At the end of each academic period, review your possessions. What clothing did you wear regularly? What books did you open? What items remained untouched? Remove what proved unnecessary before the next semester begins. This prevents the compounding effect where each semester adds new items without removing old ones.

For students who travel home during breaks, this is an ideal time to transport unused items back to permanent storage. For those who remain near campus year-round, donation bins, storage units, or simply discarding worn items maintains space.

Minimalism and Social Life

A common concern about minimalism is that it creates sterile, unwelcoming spaces. In practice, the opposite is true. A clutter-free room with clear floor space and comfortable seating is more inviting for friends than a room packed with possessions where guests have nowhere to sit.

Minimalism also reduces the social anxiety of having people see your space. When your room is consistently organized, you can welcome visitors spontaneously without the embarrassment of frantic cleaning. The mental energy you save by not managing clutter becomes available for genuine social connection.

The Financial Benefit

Every item you own represents money spent. Every item you do not buy represents money retained. For students managing tight budgets, minimalism directly improves financial health. The clothing you did not purchase, the decorative items you resisted, the extra electronics you declined — these decisions compound into meaningful savings over a university career.

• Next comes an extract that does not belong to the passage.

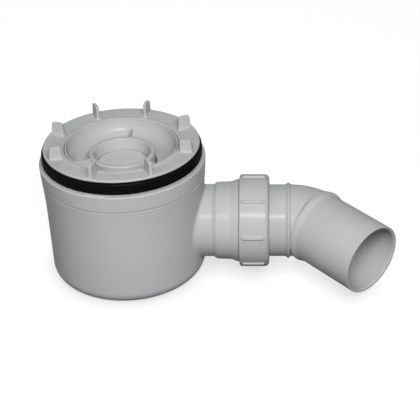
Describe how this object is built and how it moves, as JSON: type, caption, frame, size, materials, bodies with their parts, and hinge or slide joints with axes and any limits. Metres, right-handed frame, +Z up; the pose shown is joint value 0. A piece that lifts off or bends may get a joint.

Furthermore, minimalism reduces replacement costs. When you own fewer possessions, you are more likely to know where each item is. Lost chargers, misplaced textbooks, and duplicated purchases decline significantly.

Conclusion

Dorm room minimalism is not about deprivation or aesthetic perfection. It is about creating an environment that supports your primary purpose at university: learning, growing, and building relationships. In a space as limited as a dorm room, every possession is a choice with consequences. Choosing intentionally — keeping what serves you and releasing what burdens you — creates physical and mental space for what actually matters.